The 3-part audio model
One simple way of visualising any audio system is by dividing it up into three sections: the source(s), processor(s) and output(s).
- The source is where the electronic audio signal is generated. This could be a "live" source such as a microphone or electric musical instrument, or a "playback" source such as a tape deck, CD, etc.
- The processing section is where the signal is manipulated. For our purposes, we will include the amplifiers in this section.
- The output section is where the signal is converted into sound waves (by loudspeakers), so that it can be heard by humans.
This portable stereo is a good example of a simple system.
Sources: There are three sources - two tape machines and one radio aerial (technically the radio source is actually at the radio station).
Processors: Includes a graphic equaliser, left/right stereo balance, and amplifiers.
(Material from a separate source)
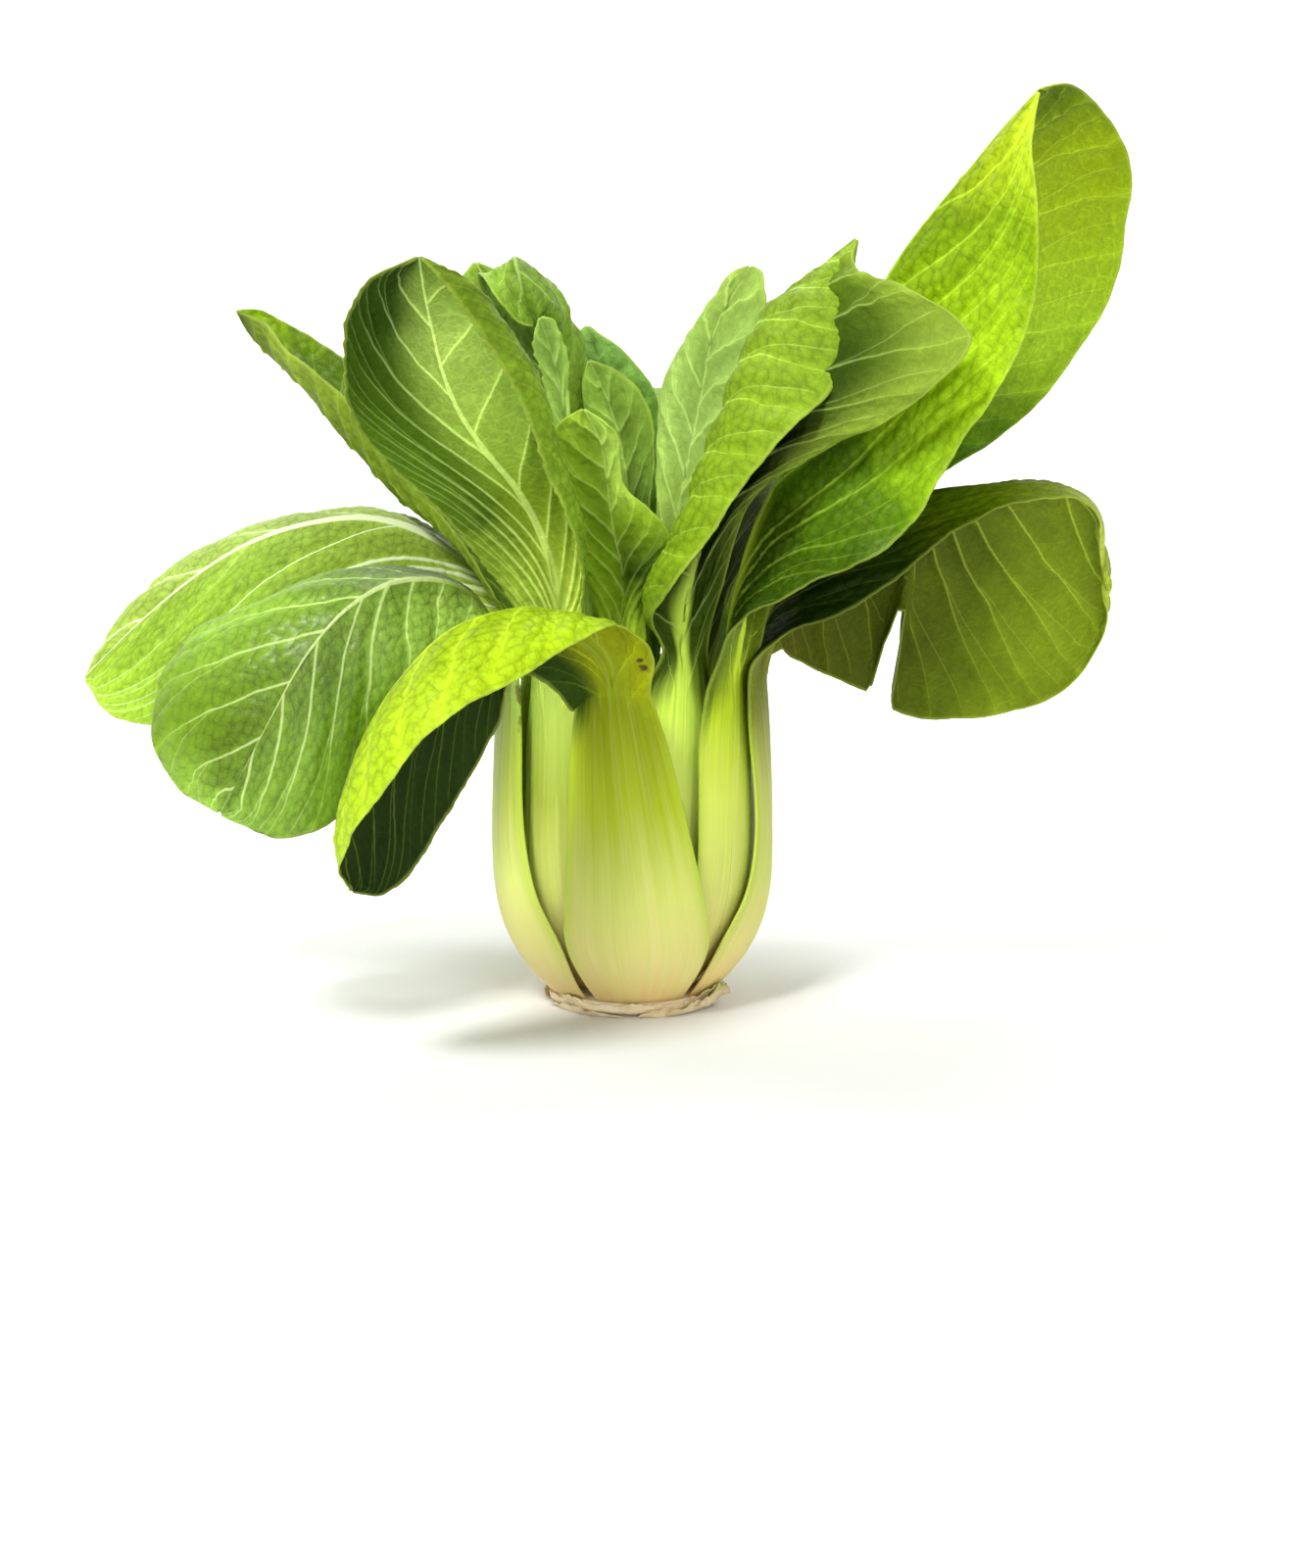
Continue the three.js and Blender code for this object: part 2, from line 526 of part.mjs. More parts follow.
// The lower face of a leaf as rows of points from foot to tip, and the rows' places along it
function lowerFace(leaf, ring) {
  const heights = Array.from({ length: STALK_SPANS + 1 }, (_, k) => mix(ring.foot, NECK_HEIGHT, k / STALK_SPANS));
  const stalk = (across) => heights.map((z) => stalkPoint(leaf, ring, z, across));
  const rib = spaceCurve(stalk(0), [...leaf.rib, leaf.tip]);
  const margins = {
    plus: spaceCurve(stalk(1), [...leaf.plus, leaf.tip]),
    minus: spaceCurve(stalk(-1), [...leaf.minus, leaf.tip]),
  };
  const crests = {
    plus: leaf.plusCrest && spaceCurve(stalk(0.6), [...leaf.plusCrest, leaf.tip]),
    minus: leaf.minusCrest && spaceCurve(stalk(-0.6), [...leaf.minusCrest, leaf.tip]),
  };
  const rows = [];
  for (let i = 0; i < ring.stalkRows; i++) rows.push({ stalk: (i / ring.stalkRows) ** 1.35, blade: 0 });
  for (let i = 0; i < ring.bladeRows; i++) {
    const even = i / ring.bladeRows;
    rows.push({ stalk: 1, blade: mix(even, Math.sin(even * 90 * DEGREE), 0.6) });
  }
  if (leaf.tear) {
    for (const side of [-1, 0, 1]) rows.push({ stalk: 1, blade: leaf.tear.at + side * leaf.tear.wide });
    rows.sort((a, b) => a.stalk - b.stalk || a.blade - b.blade);
  }
  for (const row of rows) {
    const z = mix(ring.foot, NECK_HEIGHT, row.stalk);
    const middle = row.stalk < 1 ? new THREE.Vector3(...stalkPoint(leaf, ring, z, 0)) : rib(row.blade);
    const along = rib(row.blade + 0.01).sub(rib(row.blade)).normalize();
    row.points = [middle];
    row.reach = [];
    for (const [side, sign] of [["minus", -1], ["plus", 1]]) {
      const points = [];
      let knee;
      let edge;
      let kneeShare = 0.5;
      if (row.stalk < 1) {
        edge = new THREE.Vector3(...stalkPoint(leaf, ring, z, sign));
        knee = new THREE.Vector3(...stalkPoint(leaf, ring, z, sign * 0.5));
      } else {
        const tear = leaf.tear?.half === side ? leaf.tear : null;
        const lag = tear ? tear.slant * Math.sin(Math.PI * row.blade) : 0;
        edge = margins[side](row.blade - lag);
        if (tear) {
          const apart = Math.abs(row.blade - tear.at) / tear.wide;
          edge.lerp(middle, tear.deep * clamp01(1 - apart));
        }
        const upper = new THREE.Vector3().subVectors(edge, middle).cross(along).normalize().multiplyScalar(sign);
        const start = new THREE.Vector3(...stalkPoint(leaf, ring, NECK_HEIGHT, sign * 0.5));
        const chord = rib(0).add(margins[side](0)).multiplyScalar(0.5);
        const bow = curveAt(BOW_SHARES, [-start.distanceTo(chord), ...leaf.bow[side], 0], row.blade);
        knee = middle.clone().lerp(edge, 0.5).addScaledVector(upper, bow);
        if (crests[side]) {
          const crest = crests[side](row.blade);
          const turned = smooth(0.02, 0.2, row.blade);
          knee.lerp(crest, turned);
          kneeShare = knee.distanceTo(middle) / (knee.distanceTo(middle) + edge.distanceTo(knee));
        }
      }
      for (let k = 1; k <= ring.columns; k++) {
        const v = k / ring.columns;
        const a = ((v - kneeShare) * (v - 1)) / kneeShare;
        const b = (v * (v - 1)) / (kneeShare * (kneeShare - 1));
        const c = (v * (v - kneeShare)) / (1 - kneeShare);
        const point = middle.clone().multiplyScalar(a);
        points.push(point.addScaledVector(knee, b).addScaledVector(edge, c));
      }
      row.reach.push(middle.distanceTo(knee) + knee.distanceTo(edge));
      if (sign < 0) row.points.unshift(...points.reverse());
      else row.points.push(...points);
    }
  }
  return rows;
}

// Both faces of a leaf: the lower one, and the upper one a thickness above it
function leafFaces(leaf, ring) {
  const rows = lowerFace(leaf, ring);
  const tip = new THREE.Vector3(...leaf.tip);
  const outer = [];
  const inner = [];
  let tipNormal;
  const last = rows.length - 1;
  rows.forEach((row, i) => {
    const before = rows[Math.max(0, i - 1)].points;
    const after = i < last ? rows[i + 1].points : row.points.map(() => tip);
    const rowOut = [];
    const rowIn = [];
    row.points.forEach((point, j) => {
      const across = new THREE.Vector3().subVectors(
        row.points[Math.min(2 * ring.columns, j + 1)],
        row.points[Math.max(0, j - 1)],
      );
      const normal = across.cross(new THREE.Vector3().subVectors(after[j], before[j])).normalize();
      normal.z *= smooth(0, 0.15, row.stalk);
      normal.normalize();
      if (j === ring.columns) tipNormal = normal;
      const v = Math.abs(j / ring.columns - 1);
      const reach = row.reach[j < ring.columns ? 0 : 1];
      const turn = 2 * Math.PI * (leaf.waves * row.blade + leaf.start + (j > ring.columns ? 0.37 : 0));
      const ripple = leaf.wave * Math.sin(turn) * v ** 3 * smooth(0.03, 0.2, row.blade) * smooth(1, 0.9, row.blade);
      const out = point.clone().addScaledVector(normal, ripple);
      rowOut.push(out);
      rowIn.push(out.clone().addScaledVector(normal, thicknessAt(ring, row, reach, v)));
    });
    outer.push(rowOut);
    inner.push(rowIn);
  });
  return { outer, inner, tipOut: tip, tipIn: tip.clone().addScaledVector(tipNormal, BLADE_THICK) };
}

// One closed mesh from two faces of the same rows and columns, joined along the margins, the foot and the tip
function closedLeaf({ outer, inner, tipOut, tipIn }) {
  const rows = outer.length;
  const columns = outer[0].length;
  const positions = [];
  for (const face of [outer, inner]) for (const row of face) for (const p of row) positions.push(p.x, p.y, p.z);
  positions.push(tipOut.x, tipOut.y, tipOut.z, tipIn.x, tipIn.y, tipIn.z);
  const out = (i, j) => (i < rows ? i * columns + j : 2 * rows * columns);
  const inn = (i, j) => (i < rows ? (rows + i) * columns + j : 2 * rows * columns + 1);
  const triangles = [];
  const triangle = (a, b, c) => {
    if (a !== b && b !== c && a !== c) triangles.push(a, b, c);
  };
  for (let i = 0; i < rows; i++) {
    for (let j = 0; j + 1 < columns; j++) {
      triangle(out(i, j), out(i + 1, j + 1), out(i, j + 1));
      triangle(out(i, j), out(i + 1, j), out(i + 1, j + 1));
      triangle(inn(i, j), inn(i, j + 1), inn(i + 1, j + 1));
      triangle(inn(i, j), inn(i + 1, j + 1), inn(i + 1, j));
    }
    const end = columns - 1;
    triangle(out(i, 0), inn(i, 0), inn(i + 1, 0));
    triangle(out(i, 0), inn(i + 1, 0), out(i + 1, 0));
    triangle(out(i, end), inn(i + 1, end), inn(i, end));
    triangle(out(i, end), out(i + 1, end), inn(i + 1, end));
  }
  for (let j = 0; j + 1 < columns; j++) {
    triangle(out(0, j), out(0, j + 1), inn(0, j + 1));
    triangle(out(0, j), inn(0, j + 1), inn(0, j));
  }
  const geometry = new THREE.BufferGeometry();
  geometry.setAttribute("position", new THREE.Float32BufferAttribute(positions, 3));
  geometry.setIndex(triangles);
  geometry.computeVertexNormals();
  return geometry;
}

// The short stem: a flat cut below, a ragged rim with the stubs of trimmed stalks, and a step for each ring
const CUT_RADIUS = 24;
const RIM_RADIUS = 27.4;
const STUB_HEIGHT = 9.3;
const STUB_RADIUS = 34;
const STEM_SIDES = 60;

// Stubs around the rim: where they stand in degrees, how wide they are, and their share of the full height
const STUBS = [
  { at: 330, wide: 13, tall: 1 },
  { at: 226, wide: 12, tall: 0.35 },
  { at: 272, wide: 10, tall: 0.18 },
  { at: 158, wide: 16, tall: 0.6 },
  { at: 98, wide: 11, tall: 0.45 },
  { at: 32, wide: 14, tall: 0.7 },
];

// How far the rim rises into a stub at an angle in degrees
function stubAt(angle) {
  let tall = 0;
  for (const stub of STUBS) {
    const apart = ((angle - stub.at + 540) % 360) - 180;
    tall = Math.max(tall, stub.tall * smooth(stub.wide, stub.wide * 0.3, Math.abs(apart)));
  }
  return clamp01(tall + 0.05 * Math.sin(angle * 0.31) * Math.sin(angle * 0.11));
}

function stemGeometry() {
  const profile = [[0, 0], [CUT_RADIUS, 0], [RIM_RADIUS - 0.4, 1.2], [RIM_RADIUS, 3.2], [RIM_RADIUS - 0.5, 3.9]];
  const rimTop = 3;
  const rimInside = 4;
  profile.push([RIM_RADIUS - 0.8, RINGS[0].foot - STEP_GAP - 0.2]);
  const rimFoot = 5;
  let inside = BELLY_RADIUS * bulge(RINGS[0].foot) - 1.7;
  RINGS.forEach((ring, k) => {
    profile.push([inside, ring.foot - STEP_GAP]);
    const hollow = ring.depth[0] + ring.thick + STEP_WALL;
    profile.push([BELLY_RADIUS * bulge(ring.foot) - hollow, ring.foot - STEP_GAP]);
    if (k < RINGS.length - 1) inside = BELLY_RADIUS * bulge(RINGS[k + 1].foot) - hollow;
  });
  profile.push([0, RINGS[4].foot - STEP_GAP + 1.5]);
  const geometry = new THREE.LatheGeometry(profile.map(([r, z]) => new THREE.Vector2(r, z)), STEM_SIDES);
  geometry.rotateX(90 * DEGREE);
  const spots = geometry.attributes.position;
  for (let k = 0; k < spots.count; k++) {
    const ring = k % profile.length;
    if (![rimTop, rimInside, rimFoot].includes(ring)) continue;
    const angle = Math.atan2(spots.getY(k), spots.getX(k));
    const tall = stubAt(((angle / DEGREE) + 360) % 360);
    const [radius, z] = profile[ring];
    const stub = {
      [rimTop]: [STUB_RADIUS, STUB_HEIGHT],
      [rimInside]: [STUB_RADIUS - 1.1, STUB_HEIGHT - 0.4],
      [rimFoot]: [RIM_RADIUS + 1.7, z],
    }[ring];
    const r = mix(radius, stub[0], tall);
    spots.setXYZ(k, r * Math.cos(angle), r * Math.sin(angle), mix(z, stub[1], tall));
  }
  return geometry;
}

const leafMaterial = new THREE.MeshStandardMaterial({ name: "leaf", color: 0x6f9f2c, roughness: 0.5, metalness: 0 });
const stemMaterial = new THREE.MeshStandardMaterial({ name: "stem", color: 0xd8cf9a, roughness: 0.6, metalness: 0 });

const head = new THREE.Group();
head.name = "bok_choy";

const stem = new THREE.Mesh(stemGeometry(), stemMaterial);
stem.name = "stem";
head.add(stem);

for (const leaf of LEAVES) {
  const mesh = new THREE.Mesh(closedLeaf(leafFaces(leaf, RINGS[leaf.ring])), leafMaterial);
  mesh.name = leaf.name;
  head.add(mesh);
}

export default head;
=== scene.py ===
"""A head of bok choy on its cut stem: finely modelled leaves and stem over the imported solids, in metres."""
import math

import bpy
import numpy as np
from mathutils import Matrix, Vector


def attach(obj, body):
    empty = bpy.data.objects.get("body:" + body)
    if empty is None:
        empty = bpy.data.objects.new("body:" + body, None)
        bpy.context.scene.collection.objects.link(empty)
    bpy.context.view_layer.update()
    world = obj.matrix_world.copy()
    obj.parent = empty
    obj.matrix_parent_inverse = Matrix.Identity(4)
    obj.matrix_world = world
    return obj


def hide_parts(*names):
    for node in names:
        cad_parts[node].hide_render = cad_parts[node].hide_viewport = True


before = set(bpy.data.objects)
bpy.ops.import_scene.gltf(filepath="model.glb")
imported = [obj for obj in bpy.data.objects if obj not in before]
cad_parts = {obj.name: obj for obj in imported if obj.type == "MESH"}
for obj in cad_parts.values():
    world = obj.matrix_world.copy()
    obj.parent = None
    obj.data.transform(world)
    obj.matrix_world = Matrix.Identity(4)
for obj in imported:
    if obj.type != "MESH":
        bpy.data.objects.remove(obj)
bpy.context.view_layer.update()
MM = 0.001

# The outline of the head and its rings of leaves, as in the part's source, in millimetres
BELLY_RADIUS = 45.7
BELLY_HEIGHT = 55
FOOT_PINCH = 0.52
TOP_PINCH = 0.055
NECK_HEIGHT = 104
STALK_ROUNDNESS = 0.76
ARC_SHARES = (0, 0.2, 0.35, 0.5, 0.67, 0.85, 1)
STALK_ARC = (43, 48, 41, 36, 31, 26, 20)
AZIMUTH_SHARES = (0, 0.5, 1)
STALK_SPANS = 9
BOW_SHARES = (0, 0.2, 0.5, 0.85, 1)
EDGE_THICK = 1.1
RINGS = (
    {"foot": 5, "depth": (0, 0), "thick": 7.6, "arc": 1},
    {"foot": 7, "depth": (8.2, 7), "thick": 6.2, "arc": 0.84},
    {"foot": 9, "depth": (15.3, 14), "thick": 5.2, "arc": 0.82},
    {"foot": 11, "depth": (21.3, 20), "thick": 4.2, "arc": 0.7},
    {"foot": 13, "depth": (26, 25), "thick": 3.4, "arc": 0.8},
)
SIDES = (("minus", -1), ("plus", 1))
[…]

Outputs: There are two speaker cabinets (one at each end), each containing two speakers. Note that there are also two alternative outputs: A headphone socket (which drives the small speakers inside a headphone set) and twin "line out" sockets (which supply a feed for an external audio system).
Now imagine a multi-kilowatt sound system used for stadium concerts. Although this is a complex system, at it's heart are the same three sections: Sources (microphones, instruments, etc), processors and speakers.
Whatever the scale of the project, the same underlying principles of sound reproduction apply.